Título: ONS quer usar térmicas para poupar água de reservatórios
Autor: Maia, Samantha
Fonte: Valor Econômico, 13/09/2007, Brasil, p. A6

O Operador Nacional do Sistema Elétrico (ONS) deve apresentar ao Ministério de Minas e Energia até o fim de novembro uma proposta para colocar em operação as usinas termelétricas antecipadamente. O objetivo é manter um nível mínimo de água nos reservatórios das hidrelétricas, que garanta segurança de abastecimento no ano posterior, mesmo que o país sofra com falta de chuva.

Isso foge da lógica atual, pela qual os geradores de energia são chamados a operar segundo critério econômico, ou seja, os mais baratos primeiro, a chamada ordem de mérito. Segundo a proposta do ONS, anunciada pelo diretor-geral do órgão, Hermes Chipp, mesmo que haja possibilidade de uso das hidrelétricas, que são as fontes mais baratas, caso seja detectado risco de racionamento futuro, as térmicas seriam acionadas para que os reservatórios fossem mantidos num nível mínimo.

Chipp explica que haverá um "nível meta" para indicar o quanto de água tem de haver nos reservatórios a cada fim de período seco para que não haja riscos de desabastecimento no ano seguinte, mesmo em caso de pouca chuva no período úmido. "Assim, a cada ano a gente vai buscando o "nível meta" para reduzir o risco de não atendimento no ano seguinte."

Essa mudança deve afetar o custo da energia, já que as térmicas são mais caras. No entanto, o diretor-geral da ONS diz que esse custo é menor que o de um futuro racionamento. "É preciso pensar de forma completa, e segurança custa", afirma. A forma como esse custo atingirá os preços, no entanto, deve ser definida pela Agência Nacional de Energia Elétrica (Aneel). "Esse custo vai ser ressarcido por meio de regulação econômica. O regulador pode decidir se o custo será diluído no mercado e formar preço, ou se será encarado como encargo do serviço do sistema. A Aneel vai decidir", afirma.

Para o presidente do Instituto Acende Brasil, Claudio Sales, a antecipação da operação das térmicas é medida positiva, pois asseguraria que os níveis máximos que os reservatórios atingem na época de chuva não diminuíssem ao longo dos anos. No entanto, alerta que pode não ser justo o consumidor comum pagar pela alta de preços, caso a Aneel decida repassar o custo ao sistema por meio de encargos. "As distribuidoras já possuem sua energia contratada, quem tem de pagar o custo adicional é quem precisar de energia adicional."

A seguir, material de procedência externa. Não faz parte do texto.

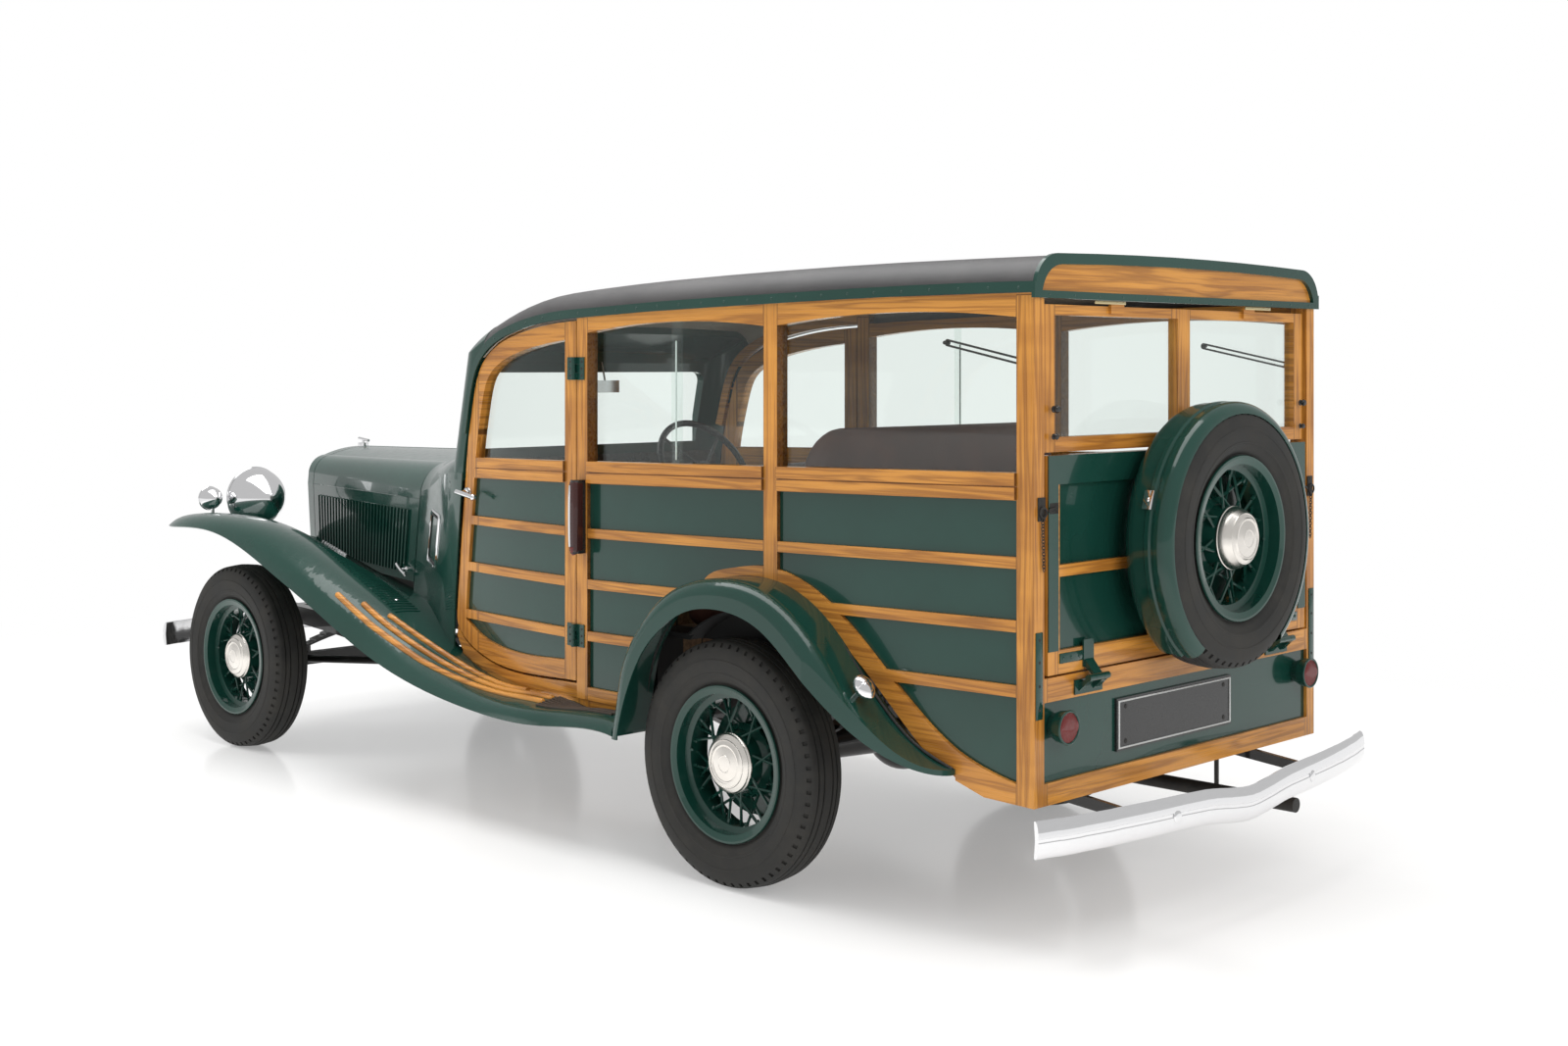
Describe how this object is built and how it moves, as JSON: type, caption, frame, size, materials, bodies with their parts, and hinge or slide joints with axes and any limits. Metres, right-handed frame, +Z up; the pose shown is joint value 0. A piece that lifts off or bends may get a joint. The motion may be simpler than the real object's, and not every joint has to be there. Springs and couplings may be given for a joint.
{
  "type": "station wagon",
  "caption": "Wood-bodied estate car with separate wings, wire wheels, a rear-mounted spare, opening doors, tailgate, lift window and bonnet, and steering.",
  "frame": {"origin": "on the ground under the middle of the car's length and width", "axes": "+X forward, +Y to the car's left, +Z up"},
  "size_m": [4.6456, 1.696, 1.7947],
  "materials": {
    "green_paint": "gloss",
    "ash_wood": "varnished",
    "black_paint": "gloss",
    "glass": "polished",
    "tyre": "matt",
    "leatherette": "grained",
    "chrome": "polished",
    "dark_steel": "satin",
    "cast_iron": "rough",
    "floor_board": "oiled",
    "leather": "satin",
    "black_plastic": "gloss"
  },
  "bodies": {
    "wagon": {"body_frame": "ash_wood", "body_panels": "green_paint", "body_glass": "glass", "body_fittings": "green_paint", "roof": "leatherette", "gutter": "green_paint", "cowl": "green_paint", "radiator_shell": "green_paint", "grille": "green_paint", "front_wings": "green_paint", "rear_wings": "green_paint", "rub_strips": "ash_wood", "bumpers": "chrome", "chassis": "black_paint", "front_axle": "black_paint", "rear_axle": "black_paint", "exhaust": "dark_steel", "engine": "cast_iron", "floor": "floor_board", "seats": "leather", "dashboard": "green_paint", "bright_fittings": "chrome", "dark_fittings": "black_paint", "bonnet_side_left": "green_paint", "bonnet_side_right": "green_paint"},
    "wheel_rear_left": {"wheel_rear_left": "green_paint", "tyre_rear_left": "tyre"},
    "wheel_rear_right": {"wheel_rear_right": "green_paint", "tyre_rear_right": "tyre"},
    "wheel_front_left": {"wheel_front_left": "green_paint", "tyre_front_left": "tyre"},
    "wheel_front_right": {"wheel_front_right": "green_paint", "tyre_front_right": "tyre"},
    "knuckle_left": {"knuckle_left": "black_paint"},
    "knuckle_right": {"knuckle_right": "black_paint"},
    "steering_wheel": {"steering_wheel": "black_plastic"},
    "door_left": {"door_left_frame": "ash_wood", "door_left_panel": "green_paint", "door_left_glass": "glass"},
    "door_right": {"door_right_frame": "ash_wood", "door_right_panel": "green_paint", "door_right_glass": "glass"},
    "tailgate": {"tailgate_frame": "ash_wood", "tailgate_panel": "green_paint", "spare_wheel": "green_paint", "spare_tyre": "tyre", "spare_cover": "green_paint"},
    "lift_window": {"lift_frame": "ash_wood", "lift_glass": "glass"},
    "bonnet_top_left": {"bonnet_top_left": "green_paint"},
    "bonnet_top_right": {"bonnet_top_right": "green_paint"}
  },
  "joints": [
    {"name": "rear_wheel_left_spin", "type": "hinge", "parent": "wagon", "child": "wheel_rear_left", "pos_m": [-1.0725, 0.72, 0.357], "axis": [0, 1, 0], "continuous": true},
    {"name": "front_wheel_left_spin", "type": "hinge", "parent": "knuckle_left", "child": "wheel_front_left", "pos_m": [1.7725, 0.678, 0.357], "axis": [0, 1, 0], "continuous": true},
    {"name": "rear_wheel_right_spin", "type": "hinge", "parent": "wagon", "child": "wheel_rear_right", "pos_m": [-1.0725, -0.72, 0.357], "axis": [0, 1, 0], "continuous": true},
    {"name": "front_wheel_right_spin", "type": "hinge", "parent": "knuckle_right", "child": "wheel_front_right", "pos_m": [1.7725, -0.678, 0.357], "axis": [0, 1, 0], "continuous": true},
    {"name": "steer_right", "type": "hinge", "parent": "wagon", "child": "knuckle_right", "pos_m": [1.7725, -0.56, 0.357], "axis": [0, 0, 1], "range_deg": [-28, 28]},
    {"name": "steer_left", "type": "hinge", "parent": "wagon", "child": "knuckle_left", "pos_m": [1.7725, 0.56, 0.357], "axis": [0, 0, 1], "range_deg": [-28, 28]},
    {"name": "steering_wheel_turn", "type": "hinge", "parent": "wagon", "child": "steering_wheel", "pos_m": [0.1975, -0.33, 1.112], "axis": [-0.8369, 0, 0.5473], "range_deg": [-364, 364]},
    {"name": "door_left_hinge", "type": "hinge", "parent": "wagon", "child": "door_left", "pos_m": [-0.2865, 0.69638, 1.065], "axis": [0, 0, 1], "range_deg": [0, 75]},
    {"name": "door_right_hinge", "type": "hinge", "parent": "wagon", "child": "door_right", "pos_m": [-0.2865, -0.69638, 1.065], "axis": [0, 0, -1], "range_deg": [0, 75]},
    {"name": "tailgate_hinge", "type": "hinge", "parent": "wagon", "child": "tailgate", "pos_m": [-2.1475, 0, 0.696], "axis": [0, -1, 0], "range_deg": [0, 80]},
    {"name": "lift_window_hinge", "type": "hinge", "parent": "wagon", "child": "lift_window", "pos_m": [-2.1095, 0, 1.664], "axis": [0, 1, 0], "range_deg": [0, 80]},
    {"name": "bonnet_top_left_hinge", "type": "hinge", "parent": "wagon", "child": "bonnet_top_left", "pos_m": [0.9025, 0, 1.1675], "axis": [0.9999, 0, -0.0129], "range_deg": [0, 60]},
    {"name": "bonnet_top_right_hinge", "type": "hinge", "parent": "wagon", "child": "bonnet_top_right", "pos_m": [0.9025, 0, 1.1675], "axis": [-0.9999, 0, 0.0129], "range_deg": [0, 60]}
  ],
  "couplings": [
    {"joint": "steer_left", "follows": "steer_right", "ratio": 1},
    {"joint": "steering_wheel_turn", "follows": "steer_right", "ratio": 13},
    {"joint": "lift_window_hinge", "follows": "tailgate_hinge", "ratio": 1}
  ]
}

Para os consumidores comerciais, há a preocupação de que todo o custo seja repassado para os preços, segundo Paulo Mayon, diretor-presidente da Associação Nacional dos Consumidores de Energia (Anace), que reúne empresas não-intensivas em energia. "O mercado spot é que vai ser afetado no curto prazo, mas esperamos que o ONS tente não atingir o bolso do consumidor", afirma. Mayon admite, porém, que a segurança do abastecimento ainda é o mais relevante. Caso essa nova metodologia do sistema elétrico seja bem realizada, a tensão entre quem vende e quem compra energia diminuirá e os preços devem se estabilizar. "Afastando o risco de déficit, você mostra para o mercado que os preços estão justos", diz.

O funcionamento das térmicas, porém, esbarra em mais um risco, de desabastecimento de gás. A decisão da ONS tornará ainda importante o cumprimento do termo de compromisso da Petrobras para fornecimento do insumo, que é o mais barato entre os combustíveis.

Outra mudança sinalizada por Chipp é no cálculo do risco de racionamento. O ONS deve apresentar proposta de uma nova metodologia ao Comitê de Monitoramento do Setor Elétrico, formado pela Aneel, pela Empresa de Pesquisa Energética (EPE), pela Câmara de Comercialização de Energia Elétrica e o ONS. Em vez de considerar apenas a porcentagem de probabilidade de falta de energia futura, o operador identificaria o quanto esse déficit corresponde em carga disponível no sistema, para então avaliar a necessidade de um racionamento.

Segundo o diretor do ONS, ainda não foi estabelecido um índice, mas ele acredita que já é possível considerar um racionamento quando houver indícios de falta de 4% a 5% de carga no sistema, chamado "nível de profundidade". Menos do que isso, seria possível reparar com procedimentos operativos. "O nível de profundidade deve ser maior do que simplesmente haver déficit, porque não se vai fazer um racionamento de 80 MW no Nordeste, equivalente a 1% de déficit, porque você administra isso." O diretor da ONS esteve presente ontem 4º Encontro Nacional dos Agentes do Setor Elétrico (Enase), em São Paulo.